A CLUSTER OF traditional wooden houses on stilts in Pulau Duyung, Kuala Terengganu, is drawing a steady stream of visitors, mostly foreigners, to its doorsteps despite not being promoted much.
Awi’s Yellow House, as this back-to nature-rough-it-out accommodation is known as, comprises a cluster of 10 chalets of various sizes built by seafarer Wan Osman Wan Abdullah (or Awi as he is fondly known) and his wife Rohani Longuet in the 1970s.
According to Rohani, who is in her 70s, it was originally built to house those who came from afar to have their boats built by the local craftsmen.
The chalets were added as more people came, both to build their boats as well as to visit the island.

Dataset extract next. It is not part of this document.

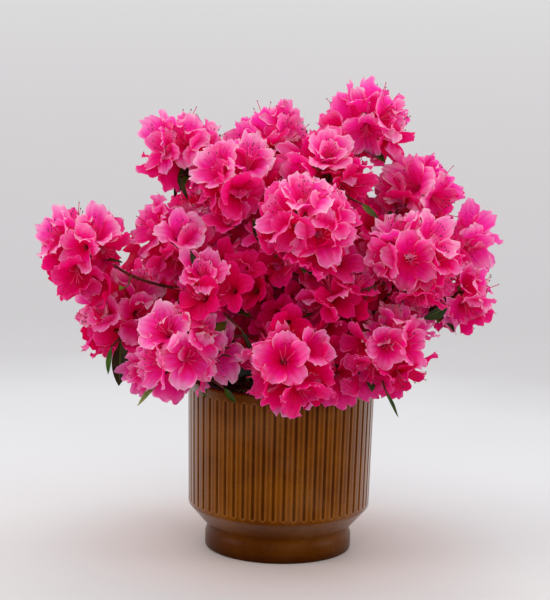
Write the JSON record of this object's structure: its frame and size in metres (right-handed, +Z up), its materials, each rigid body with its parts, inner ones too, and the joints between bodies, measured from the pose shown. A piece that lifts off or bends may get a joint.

I was there recently for an artist residency programme and fell in love immediately with the Malay kampung-style riverine life.
|The entire resort sits on a huge boardwalk|
While painting this piece under a huge mangrove tree, known as the berembang, I was transported back to my childhood days when my family lived in Kampung China, Kuala Terengganu.
The back of our house was also built on stilts over the Terengganu river and when the tide brought in clear waters, a cool dip would never be missed. Children living on riverine houses were born to swim, we proudly told visitors.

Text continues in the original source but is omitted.